Speaking of the Warren Commission, “What Happens Tomorrow” is a dead ringer for a song from the Wedding Album (their 1993 eponymous comeback). The lyrics speak volumes about the hurt they all caused each other: “Fighting because we’re so close / There are times where we punish those who we need the most / No we can’t wait for a savior / Only got ourselves to blame for this behavior.” When LeBon sings “You’ve got to believe it’ll be all right in the end,” it’s easy to see him turning around, looking at his bandmates, and saying, “I love you guys.” And why not? Taylor/Taylor/Taylor/Rhodes/LeBon was the best lineup the band ever had, and they all know it. They may have had perfectly valid reasons for leaving the band at some point, but they also knew full well what it meant to be a member, or ex-member, of Duran Duran.

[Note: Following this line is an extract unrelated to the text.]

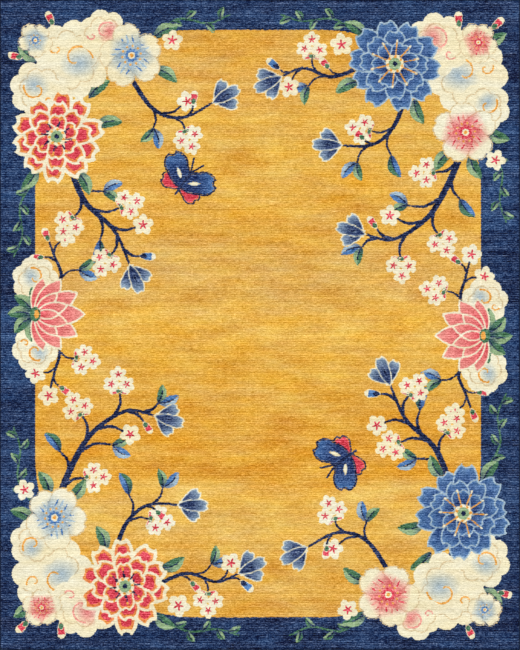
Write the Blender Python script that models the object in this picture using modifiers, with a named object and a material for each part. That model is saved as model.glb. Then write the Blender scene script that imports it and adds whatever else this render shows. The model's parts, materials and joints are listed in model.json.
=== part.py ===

The one truly disappointing aspect of Astronaut, at least for the first generation fans, is its production. The band, taking a page from Rush (Paul Northfield, Hole), the Cure (Ross Robinson, Korn), and Morrissey (Jerry Finn, Blink 182), enlisted Don Gilmore, producer of such hip kiddies as Linkin Park, Good Charlotte and Avril Lavigne. The end result is easily the most overproduced album in Duran’s history, which is saying something. The band admits it wanted to make something that didn’t sound retro, which is a smart move in an age of Killers and Faints. However, they easily could have made a modern record with a tenth of the processing and walls of keyboards that Nick Rhodes employs here. Not even Trevor Horn, whose name as producer often trumps the artists he’s producing, would have used as heavy a hand as Gilmore or pinch-hit producer Dallas Austin do here.
But this is splitting hairs. The fact is, Astronaut beats the odds, and Duran Duran, 19 years since their last collaboration as a quintet, has assembled an album that, while not necessarily great, is once again better than anyone has ever given them credit for being. And that’s all that anyone who was a fan of Duran Duran ever wanted for them in the first place: respect. It may be two decades late, but it is sweet nonetheless.